> **Task statement**: Repeat only the lines from the line containing "What three.js and" through the line containing "Continue the three.js", both included, exactly as they stand.

++++++++++++++++++++

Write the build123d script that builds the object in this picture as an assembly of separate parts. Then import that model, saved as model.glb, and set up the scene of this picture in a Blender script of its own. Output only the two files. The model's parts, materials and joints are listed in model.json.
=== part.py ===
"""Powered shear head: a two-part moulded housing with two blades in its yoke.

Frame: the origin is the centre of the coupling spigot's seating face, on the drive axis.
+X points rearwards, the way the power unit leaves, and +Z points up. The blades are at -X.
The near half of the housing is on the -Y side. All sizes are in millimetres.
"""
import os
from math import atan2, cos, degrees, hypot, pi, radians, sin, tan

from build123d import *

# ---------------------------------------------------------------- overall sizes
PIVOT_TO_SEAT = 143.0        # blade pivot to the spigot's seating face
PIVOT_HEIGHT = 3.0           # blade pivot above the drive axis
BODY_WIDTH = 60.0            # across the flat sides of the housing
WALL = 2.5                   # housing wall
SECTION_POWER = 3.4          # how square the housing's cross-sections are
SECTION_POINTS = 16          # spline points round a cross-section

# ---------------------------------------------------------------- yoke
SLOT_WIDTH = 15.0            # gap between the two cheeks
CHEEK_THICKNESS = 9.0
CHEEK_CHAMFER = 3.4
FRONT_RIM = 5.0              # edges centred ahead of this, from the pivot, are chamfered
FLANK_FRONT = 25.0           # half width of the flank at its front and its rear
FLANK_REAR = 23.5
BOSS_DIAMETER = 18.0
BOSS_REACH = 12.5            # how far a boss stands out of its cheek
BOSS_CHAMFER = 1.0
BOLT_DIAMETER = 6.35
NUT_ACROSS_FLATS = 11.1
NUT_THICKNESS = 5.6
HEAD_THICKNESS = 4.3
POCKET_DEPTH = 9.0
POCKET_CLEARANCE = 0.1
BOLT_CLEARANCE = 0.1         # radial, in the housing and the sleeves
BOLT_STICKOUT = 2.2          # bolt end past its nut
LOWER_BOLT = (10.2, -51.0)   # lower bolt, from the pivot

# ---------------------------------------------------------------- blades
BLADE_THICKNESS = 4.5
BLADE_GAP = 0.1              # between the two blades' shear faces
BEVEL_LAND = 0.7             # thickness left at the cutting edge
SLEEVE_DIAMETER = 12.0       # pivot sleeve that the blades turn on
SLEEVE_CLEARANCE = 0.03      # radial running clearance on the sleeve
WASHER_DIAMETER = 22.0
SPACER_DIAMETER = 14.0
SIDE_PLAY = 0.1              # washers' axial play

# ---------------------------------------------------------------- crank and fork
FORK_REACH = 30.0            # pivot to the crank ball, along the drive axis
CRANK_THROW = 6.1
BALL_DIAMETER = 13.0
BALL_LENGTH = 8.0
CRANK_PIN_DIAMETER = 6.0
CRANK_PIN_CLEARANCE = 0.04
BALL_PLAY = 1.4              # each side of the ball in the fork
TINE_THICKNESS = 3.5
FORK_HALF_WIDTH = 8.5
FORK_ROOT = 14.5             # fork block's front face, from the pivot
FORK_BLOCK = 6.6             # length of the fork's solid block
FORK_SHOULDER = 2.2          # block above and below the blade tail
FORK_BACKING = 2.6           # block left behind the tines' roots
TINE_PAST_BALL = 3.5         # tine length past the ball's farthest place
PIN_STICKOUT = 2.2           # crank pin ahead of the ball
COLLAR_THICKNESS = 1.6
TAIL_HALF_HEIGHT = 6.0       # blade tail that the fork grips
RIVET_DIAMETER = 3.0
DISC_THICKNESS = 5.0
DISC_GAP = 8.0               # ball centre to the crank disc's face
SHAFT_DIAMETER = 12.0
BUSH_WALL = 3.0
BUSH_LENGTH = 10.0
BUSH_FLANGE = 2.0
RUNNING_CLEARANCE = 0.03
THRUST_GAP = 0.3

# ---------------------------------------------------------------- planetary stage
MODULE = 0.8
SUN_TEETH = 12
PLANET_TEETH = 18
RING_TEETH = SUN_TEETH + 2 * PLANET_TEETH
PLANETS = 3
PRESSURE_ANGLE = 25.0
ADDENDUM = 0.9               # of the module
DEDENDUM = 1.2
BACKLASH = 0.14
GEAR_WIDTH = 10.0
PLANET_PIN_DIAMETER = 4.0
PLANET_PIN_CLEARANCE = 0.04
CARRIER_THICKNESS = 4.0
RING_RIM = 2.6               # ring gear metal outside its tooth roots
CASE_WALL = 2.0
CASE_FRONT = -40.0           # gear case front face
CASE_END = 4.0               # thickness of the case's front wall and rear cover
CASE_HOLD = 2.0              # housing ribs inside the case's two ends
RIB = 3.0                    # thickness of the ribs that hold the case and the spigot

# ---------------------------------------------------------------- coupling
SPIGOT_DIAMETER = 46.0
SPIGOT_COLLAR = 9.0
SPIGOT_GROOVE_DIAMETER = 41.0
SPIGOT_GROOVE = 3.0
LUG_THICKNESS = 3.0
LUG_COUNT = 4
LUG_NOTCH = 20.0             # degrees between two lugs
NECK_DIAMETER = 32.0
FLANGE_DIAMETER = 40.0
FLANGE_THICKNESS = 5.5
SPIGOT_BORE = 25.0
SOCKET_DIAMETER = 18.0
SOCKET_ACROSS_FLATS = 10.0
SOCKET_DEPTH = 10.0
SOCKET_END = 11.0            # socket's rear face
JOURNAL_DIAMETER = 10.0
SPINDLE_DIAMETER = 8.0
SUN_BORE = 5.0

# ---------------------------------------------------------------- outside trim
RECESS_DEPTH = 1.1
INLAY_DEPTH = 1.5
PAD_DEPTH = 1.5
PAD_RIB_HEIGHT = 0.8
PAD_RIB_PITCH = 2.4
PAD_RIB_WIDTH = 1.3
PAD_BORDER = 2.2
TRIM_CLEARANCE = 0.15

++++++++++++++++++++

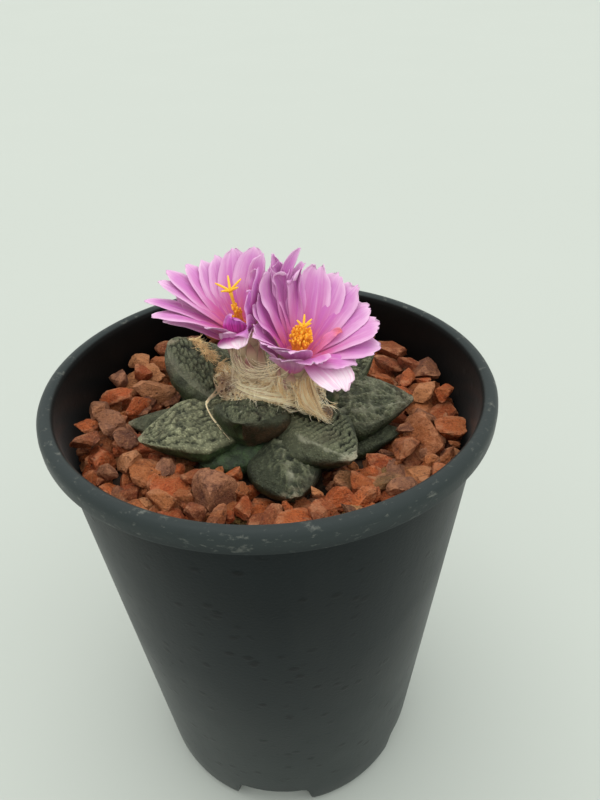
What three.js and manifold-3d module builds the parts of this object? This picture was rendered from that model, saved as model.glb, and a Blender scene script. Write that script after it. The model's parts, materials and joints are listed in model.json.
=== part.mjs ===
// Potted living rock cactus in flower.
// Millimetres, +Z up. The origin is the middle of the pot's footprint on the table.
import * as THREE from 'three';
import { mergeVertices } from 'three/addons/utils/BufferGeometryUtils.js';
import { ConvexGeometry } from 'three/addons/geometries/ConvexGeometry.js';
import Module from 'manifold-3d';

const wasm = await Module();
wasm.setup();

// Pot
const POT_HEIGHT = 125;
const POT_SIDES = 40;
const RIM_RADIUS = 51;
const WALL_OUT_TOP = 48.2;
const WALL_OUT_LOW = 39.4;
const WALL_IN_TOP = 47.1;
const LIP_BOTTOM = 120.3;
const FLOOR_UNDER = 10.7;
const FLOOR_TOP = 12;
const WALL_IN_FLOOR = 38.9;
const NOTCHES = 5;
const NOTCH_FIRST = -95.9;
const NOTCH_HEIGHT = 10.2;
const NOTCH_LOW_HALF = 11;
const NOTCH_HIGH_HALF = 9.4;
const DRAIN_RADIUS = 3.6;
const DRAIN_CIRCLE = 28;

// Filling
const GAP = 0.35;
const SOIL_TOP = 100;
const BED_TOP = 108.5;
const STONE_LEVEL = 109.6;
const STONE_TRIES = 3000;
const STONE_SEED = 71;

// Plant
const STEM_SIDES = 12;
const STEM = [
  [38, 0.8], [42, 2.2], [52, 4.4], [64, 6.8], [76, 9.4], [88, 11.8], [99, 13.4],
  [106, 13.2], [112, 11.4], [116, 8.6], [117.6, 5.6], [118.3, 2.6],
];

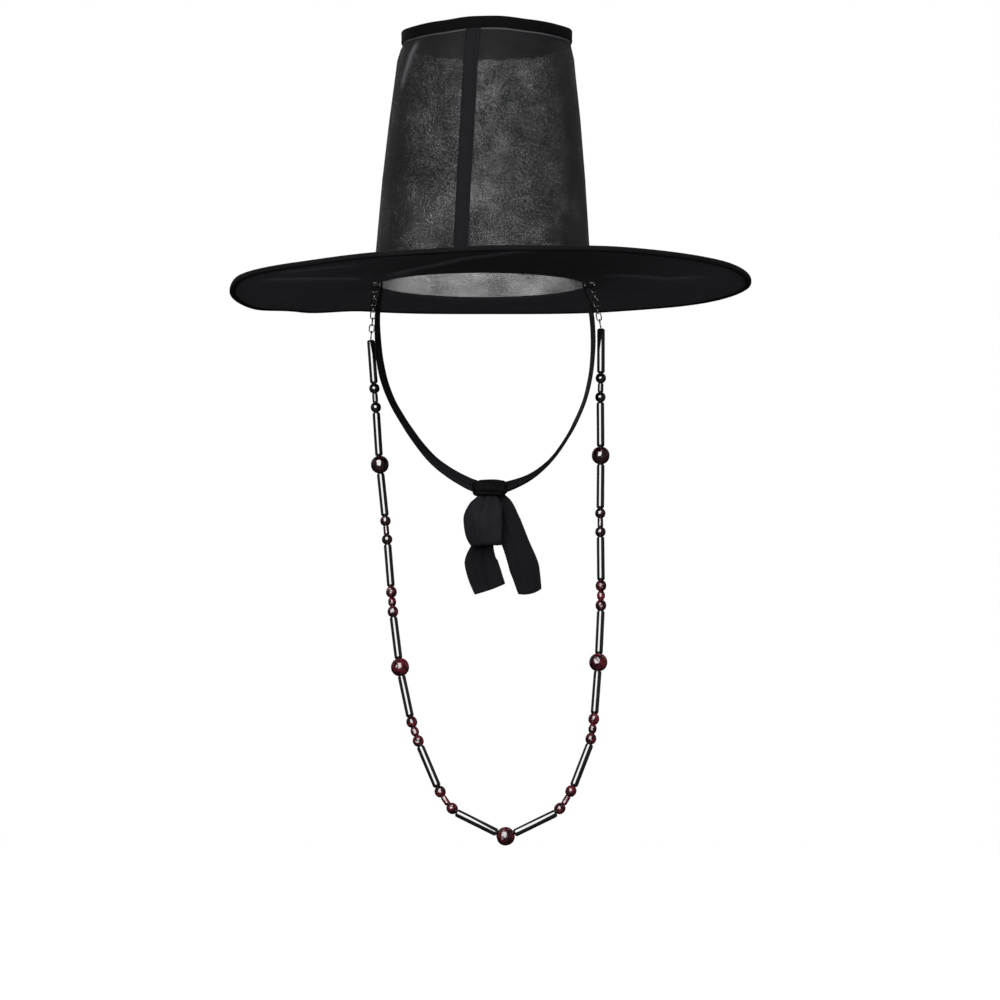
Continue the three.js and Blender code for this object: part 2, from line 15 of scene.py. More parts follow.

++++++++++++++++++++

> **The response**:
What three.js and manifold-3d module builds the parts of this object? This picture was rendered from that model, saved as model.glb, and a Blender scene script. Write that script after it. The model's parts, materials and joints are listed in model.json.
=== part.mjs ===
// Potted living rock cactus in flower.
// Millimetres, +Z up. The origin is the middle of the pot's footprint on the table.
import * as THREE from 'three';
import { mergeVertices } from 'three/addons/utils/BufferGeometryUtils.js';
import { ConvexGeometry } from 'three/addons/geometries/ConvexGeometry.js';
import Module from 'manifold-3d';

const wasm = await Module();
wasm.setup();

// Pot
const POT_HEIGHT = 125;
const POT_SIDES = 40;
const RIM_RADIUS = 51;
const WALL_OUT_TOP = 48.2;
const WALL_OUT_LOW = 39.4;
const WALL_IN_TOP = 47.1;
const LIP_BOTTOM = 120.3;
const FLOOR_UNDER = 10.7;
const FLOOR_TOP = 12;
const WALL_IN_FLOOR = 38.9;
const NOTCHES = 5;
const NOTCH_FIRST = -95.9;
const NOTCH_HEIGHT = 10.2;
const NOTCH_LOW_HALF = 11;
const NOTCH_HIGH_HALF = 9.4;
const DRAIN_RADIUS = 3.6;
const DRAIN_CIRCLE = 28;

// Filling
const GAP = 0.35;
const SOIL_TOP = 100;
const BED_TOP = 108.5;
const STONE_LEVEL = 109.6;
const STONE_TRIES = 3000;
const STONE_SEED = 71;

// Plant
const STEM_SIDES = 12;
const STEM = [
  [38, 0.8], [42, 2.2], [52, 4.4], [64, 6.8], [76, 9.4], [88, 11.8], [99, 13.4],
  [106, 13.2], [112, 11.4], [116, 8.6], [117.6, 5.6], [118.3, 2.6],
];

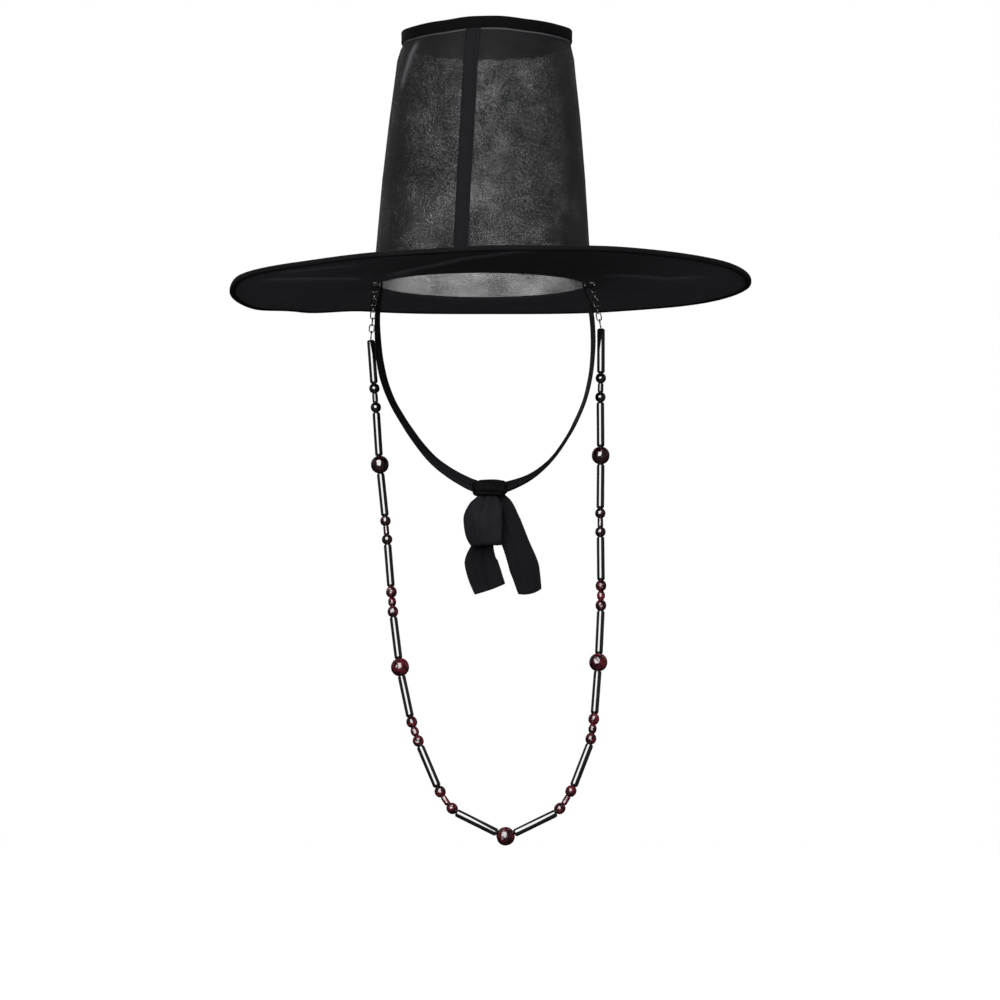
Continue the three.js and Blender code for this object: part 2, from line 15 of scene.py. More parts follow.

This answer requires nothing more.